Luxury Insider: Sellers, Make My Day….And Yours!

Luxury homes stay longer on the market than less pricey homes.  Surprised?… Anyone?  Of course not, it takes money to buy real estate and a heck of a lot of it to buy million dollar properties.  More than half of the buyers can afford an average priced home most anywhere in the US, but way less than 10% can buy their million dollar dream home.

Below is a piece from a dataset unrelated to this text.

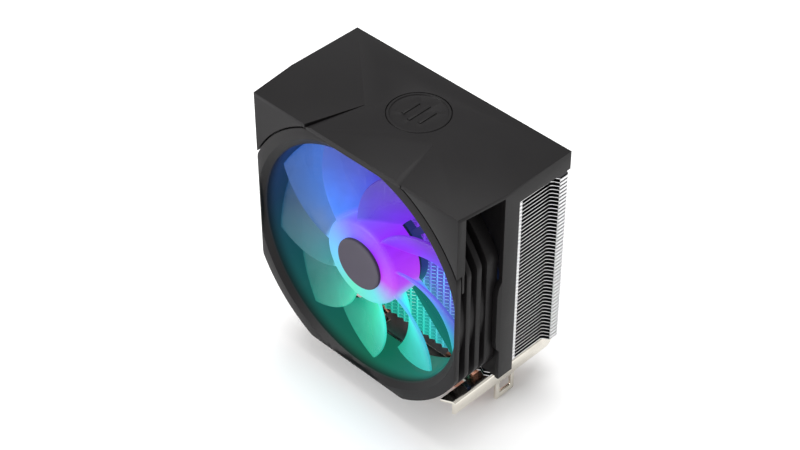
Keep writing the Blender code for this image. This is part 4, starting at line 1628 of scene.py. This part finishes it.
    def side_view(self, low: Vector, high: Vector) -> list[Pair]:
        """The flange and its hook, seen from the side.

        Args:
            low: the bracket's low corner.
            high: its high corner.

        Returns:
            The outline's points, as (y, z).
        """
        drop = high.z - self.flange_height
        half = self.hook_half
        corner = 1.0 * MM
        big = self.flange_corner
        return [
            (low.y - 2 * MM, drop),
            (-half - 0.6 * MM, drop),
            (-half, drop - 0.6 * MM),
            *arc(corner, 180, 270, 5, (-half + corner, low.z + corner)),
            *arc(corner, 270, 360, 5, (half - corner, low.z + corner)),
            (half, drop - 0.6 * MM),
            (half + 0.6 * MM, drop),
            *arc(big, 270, 360, 10, (high.y - big, drop + big)),
            (high.y, high.z + MM),
            (low.y - 2 * MM, high.z + MM),
        ]

    def plan_view(
        self, side: int, low: Vector, high: Vector, inner: float, outer: float
    ) -> bpy.types.Object:
        """What lies behind the bar's slanted front end.

        Args:
            side: -1 for the left bracket and 1 for the right one.
            low: the bracket's low corner.
            high: its high corner.
            inner: how far the bar's inner edge lies from the middle.
            outer: how far its outer edge lies from the middle.

        Returns:
            The block that the bracket is kept within.
        """
        slope = self.slant / (outer - inner)
        reach = 3.0 * MM
        outline = [
            (side * (inner - reach), low.y - slope * reach),
            (side * (outer + reach), low.y + self.slant + slope * reach),
            (side * (outer + reach), high.y + reach),
            (side * (inner - reach), high.y + reach),
        ]
        return Bench.sheet("plan", outline, low.z - MM, high.z + MM)

    def screw(self, number: int) -> bpy.types.Object:
        """A pan-head machine screw with a hexagon socket.

        Args:
            number: which screw.

        Returns:
            The new object, in place.
        """
        low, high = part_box(f"bracket_screw_{number}")
        middle = (low + high) / 2
        radius = (high.x - low.x) / 2
        head = 1.6 * MM
        shank = 1.25 * MM
        height = high.z - low.z
        profile = [
            (0.0, 0.0),
            (shank - 0.3 * MM, 0.0),
            (shank, 0.4 * MM),
            (shank, height - head),
            (radius, height - head),
            (radius, height - 0.5 * MM),
            (radius - 0.5 * MM, height),
            (0.0, height),
        ]
        screw = Bench.lathe(f"arm_screw_{number}", profile, (middle.x, middle.y, low.z), 36, upright=True)
        start = (middle.x, middle.y, high.z - 0.8 * MM)
        end = (middle.x, middle.y, high.z + MM)
        Bench.work(screw, Work.CUT, Bench.rod("socket", 1.0 * MM, start, end, 6))
        Bench.smooth(screw)
        return screw

    def build(self, finishes: dict[str, bpy.types.Material]) -> None:
        """Make every piece of the tower but its fins.

        Args:
            finishes: the materials, by what they cover.
        """
        for number in range(1, 5):
            name = f"heat_pipe_{number}"
            hand_over(self.pipe(number), Body.TOWER, finishes["copper"], [name])
            name = f"bracket_screw_{number}"
            hand_over(self.screw(number), Body.TOWER, finishes["steel"], [name])
        hand_over(self.base(), Body.TOWER, finishes["milled"], ["base_block"])
        for side, label in ((-1, "left"), (1, "right")):
            bar = self.bracket(side, label)
            hand_over(bar, Body.TOWER, finishes["nickel"], [f"bracket_{label}"])


# ------------------------------------------------------------------ studio
@dataclass
class Studio:
    """A pale floor, soft lights and the camera."""

    camera_place: Triple = (0.4641, -0.4864, 0.6478)
    camera_aim: Triple = (-0.5335, 0.5397, -0.6512)
    lens: float = 89.84
    floor_size: float = 12.0

    def camera(self) -> None:
        """Set the camera, with no depth of field."""
        data = bpy.data.cameras.new("camera")
        data.lens = self.lens
        data.sensor_width = 36.0
        data.clip_start = 0.01
        obj = bpy.data.objects.new("camera", data)
        bpy.context.scene.collection.objects.link(obj)
        obj.location = self.camera_place
        obj.rotation_euler = Vector(self.camera_aim).to_track_quat("-Z", "Y").to_euler()
        bpy.context.scene.camera = obj

    def floor(self) -> None:
        """A pale matt floor."""
        Bench.clear()
        bpy.ops.mesh.primitive_plane_add(size=self.floor_size, location=(0.0, 0.0, -0.02 * MM))
        floor = Bench.named("floor")
        recipe = Recipe("pale_floor")
        cloud = recipe.noise(0.5)
        recipe.set("Base Color", recipe.mix(cloud, solid((0.93, 0.93, 0.93)), solid((0.95, 0.95, 0.95))))
        recipe.set("Roughness", 0.9)
        floor.data.materials.append(recipe.material)

    def light(self, name: str, place: Triple, target: Triple, size: float, power: float) -> None:
        """One soft square light aimed at a point.

        Args:
            name: the light's name.
            place: where it stands.
            target: what it points at.
            size: the length of its side.
            power: its power in watts.
        """
        data = bpy.data.lights.new(name, "AREA")
        data.shape = "SQUARE"
        data.size = size
        data.energy = power
        obj = bpy.data.objects.new(name, data)
        bpy.context.scene.collection.objects.link(obj)
        obj.location = place
        aim = Vector(target) - Vector(place)
        obj.rotation_euler = aim.to_track_quat("-Z", "Y").to_euler()

    def world(self) -> None:
        """An even white surround."""
        world = bpy.data.worlds.new("surround")
        world.use_nodes = True
        background = world.node_tree.nodes["Background"]
        background.inputs["Color"].default_value = (1.0, 1.0, 1.0, 1.0)
        background.inputs["Strength"].default_value = 0.62
        bpy.context.scene.world = world

    def build(self) -> None:
        """Set everything up."""
        self.camera()
        self.floor()
        self.world()
        aim = (0.0, 0.0, 0.07)
        self.light("key", (-0.5, -1.45, 0.6), aim, 0.8, 23.0)
        self.light("top", (-0.15, 0.3, 1.6), aim, 1.2, 21.0)
        bpy.context.scene.view_settings.view_transform = "Standard"


# ------------------------------------------------------------------ everything together
BLADE_GLOW = (
    (0.00, (0.013, 0.10, 0.24)),
    (0.12, (0.02, 0.30, 0.26)),
    (0.25, (0.04, 0.80, 0.48)),
    (0.37, (0.07, 1.0, 0.95)),
    (0.47, (0.10, 0.22, 1.0)),
    (0.60, (0.25, 0.02, 0.95)),
    (0.74, (0.09, 0.04, 0.62)),
    (0.87, (0.05, 0.22, 0.95)),
    (1.00, (0.013, 0.10, 0.24)),
)
HUB_GLOW = (
    (0.00, (0.13, 0.50, 1.0)),
    (0.20, (0.10, 0.75, 0.50)),
    (0.34, (0.12, 0.70, 0.75)),
    (0.48, (0.50, 0.04, 0.85)),
    (0.65, (0.30, 0.02, 0.95)),
    (0.80, (0.18, 0.12, 1.0)),
    (1.00, (0.13, 0.50, 1.0)),
)
DUCT_GLOW = (
    (0.00, (0.008, 0.035, 0.085)),
    (0.12, (0.006, 0.085, 0.085)),
    (0.25, (0.004, 0.130, 0.075)),
    (0.38, (0.006, 0.160, 0.130)),
    (0.50, (0.020, 0.040, 0.200)),
    (0.75, (0.015, 0.012, 0.100)),
    (0.88, (0.008, 0.025, 0.120)),
    (1.00, (0.008, 0.035, 0.085)),
)
FIN_GLOW = (
    (0.00, (0.010, 0.08, 0.18)),
    (0.20, (0.020, 0.35, 0.25)),
    (0.31, (0.030, 0.60, 0.50)),
    (0.41, (0.140, 0.17, 0.75)),
    (0.50, (0.150, 0.10, 0.75)),
    (0.62, (0.200, 0.03, 0.70)),
    (0.85, (0.040, 0.15, 0.70)),
    (1.00, (0.010, 0.08, 0.18)),
)


def dress_hidden(layout: Layout) -> None:
    """Give the motor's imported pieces, which stay as they are, their finishes.

    Args:
        layout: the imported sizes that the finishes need.
    """
    steel = PlatedMetal("lamination_steel", "steel", (0.42, 0.42, 0.44), 0.35).make()
    bronze = PlatedMetal("sintered_bronze", "bronze", (0.50, 0.33, 0.16), 0.45).make()
    wire = PlatedMetal("enamelled_wire", "winding", (0.60, 0.25, 0.10), 0.3, (30.0, 1.0, 30.0)).make()
    magnet = MouldedPlastic("bonded_magnet", "magnet", (0.09, 0.09, 0.09), 0.7).make()
    board = CircuitBoard("solder_mask", "board_green", tuple(layout.fan_centre)).make()
    lens = MouldedPlastic("lamp_lens", "lamp_white", (0.6, 0.6, 0.58), 0.25).make()
    chosen = {
        "stator_core": steel,
        "motor_yoke": steel,
        "shaft": steel,
        "retaining_ring": steel,
        "bearing_sleeve": bronze,
        "magnet_ring": magnet,
        "circuit_board": board,
        **{f"coil_{number}": wire for number in range(1, 5)},
        **{f"lamp_{number}": lens for number in range(1, 7)},
    }
    for node, finish in chosen.items():
        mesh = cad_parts[node].data
        mesh.materials.clear()
        mesh.materials.append(finish)


def main() -> None:
    """Build the cooler's looks, piece by piece."""
    logging.basicConfig(level=logging.INFO, format="%(name)s: %(message)s")
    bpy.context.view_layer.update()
    layout = Layout.read()
    Studio().build()
    plastic = MouldedPlastic("satin_black_plastic", "black_plastic").make()
    duct = DuctPlastic(
        "fan_duct_plastic", "black_plastic", centre=tuple(layout.fan_centre), stops=DUCT_GLOW
    ).make()
    matt = MouldedPlastic("matt_cap_plastic", "cap_plastic", (0.05, 0.045, 0.06), 0.6).make()
    lit = LitPlastic(
        "lit_frosted_plastic",
        "frosted_plastic",
        tuple(layout.fan_centre),
        hub_radius=21.0 * MM,
        tip_radius=57.0 * MM,
        blade_stops=BLADE_GLOW,
        hub_stops=HUB_GLOW,
    ).make()
    finishes = {
        "copper": PlatedMetal("copper_tube", "copper", (0.83, 0.42, 0.30), 0.18).make(),
        "nickel": PlatedMetal("nickel_plate", "nickel", (0.80, 0.76, 0.68), 0.14).make(),
        "steel": PlatedMetal("zinc_steel", "steel", (0.55, 0.55, 0.56), 0.3).make(),
        "milled": PlatedMetal("milled_aluminium", "aluminium", (0.80, 0.80, 0.81), 0.28).make(),
        "fins": FinMetal(
            "rolled_aluminium",
            "aluminium",
            tuple(layout.fins_low),
            layout.fan_centre.z,
            FinMaker.pitch,
            FinMaker.thickness,
            FIN_GLOW,
        ).make(),
    }
    ShroudMaker(layout).build(plastic)
    FanMaker(layout).build(duct, lit, matt)
    FinMaker(layout).build(finishes["fins"])
    TowerMaker(layout).build(finishes)
    dress_hidden(layout)


if __name__ == "__main__":
    main()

The problem is not just the price, as it can usually be justified based on comparable sales or active listings.  The problem, as we noted a few blogs back, is that qualified buyers are not legion at the top end of the market.  Today, in some of the most exclusive zip codes from one coast to the next, you may have 10,000 homes for sale over $3M with “only” 8,000 possible buyers looking in that price range. Over $10M, you may have 1,000 properties fighting over 600 buyers.

With the prospect of better tomorrows, million dollar homes have been mushrooming all over the land a lot faster than the number of millionaires. At that price level, the demand can only buy a fraction of the supply.  Lowering the price is not necessarily the recipe to capture a buyer since, as stated earlier, the price, most of the time, is right on target.  We are in a catch 22 dilemma.  Only time and a stronger economy can help.

According to a recent study from the California Association of Realtors (CAR), by chief economist Leslie Appleton Young, it took 6.4 months, on average, to sell homes listed in excess of $1M last August, while it took roughly half the time (3.5 months) to sell homes priced between $500,000 and $750,000.
And there is Silicon Valley…. The land where the word ‘impossible’ does not exist in the local dictionary.  There, the supply inventory of homes for sale is barely more than a month. That’s what you call a hot market. Believe it or not, in spite of it, a massive number of would-be sellers are still waiting for better times to sell!  What do they know that I don’t?

Look at these crazy CAR August stats … In Santa Clara County, unit sales were down 19.7% BECAUSE the number of listings was down….69.6%!  No wonder the median price skyrocketed 17.7% year over year!  The picture is even worse in San Mateo County: sales down 22.6% because the listings are down 67.2%…While the median price was up 11.4%!

I suppose many sellers were – and still are- waiting for the traditional Silicon Valley IPO bonanza.  Well, it’s here, but not quite as juicy as sellers & buyers were hoping for.  I read last weekend in the WSJ  (in an article from Shira Ovide & Ann Scott Thurm), that collectively, companies lost something like 9 billion in paper since their initial public offerings, over the last 16 months.  It hurts, although there is plenty of money left to be shared.

The article notes that Facebook, for example, took a plunge of $7.2 billion, yet, the average non-executive employee is holding stock or stock options valued at $2.5 million.  That can buy a nice pad in a nice town.  Of course, executives can do a lot better and lots of terrific homes are now waiting for them on the flat of Atherton or the hills of Woodside, Los Altos Hills, or Hillsborough.

Perhaps a bit more concerning is the fact that start-ups are not developing in the valley as much as in the past, during the pre-recession days.  This is especially true of immigrant-founded companies.  According to Kent Hoover, from the Business Journal’s Washington bureau chief, the number of Silicon Valley start-ups founded by immigrants dropped from 52.4% to 43.9% over the last 6 years.  That “reverse brain drain” is not exactly welcome at a time when job creation is the popular national motto.

Having said that, I am not worried about the future growth of the Silicon Valley and therefore the continued real estate momentum. There is just too much talent, innovation and venture money to fund it around here; but the slowing down of what has been a strong growth engine for the regional economy is yet another reason for sellers to sell, now that buyers are waiting in line.  Make your day!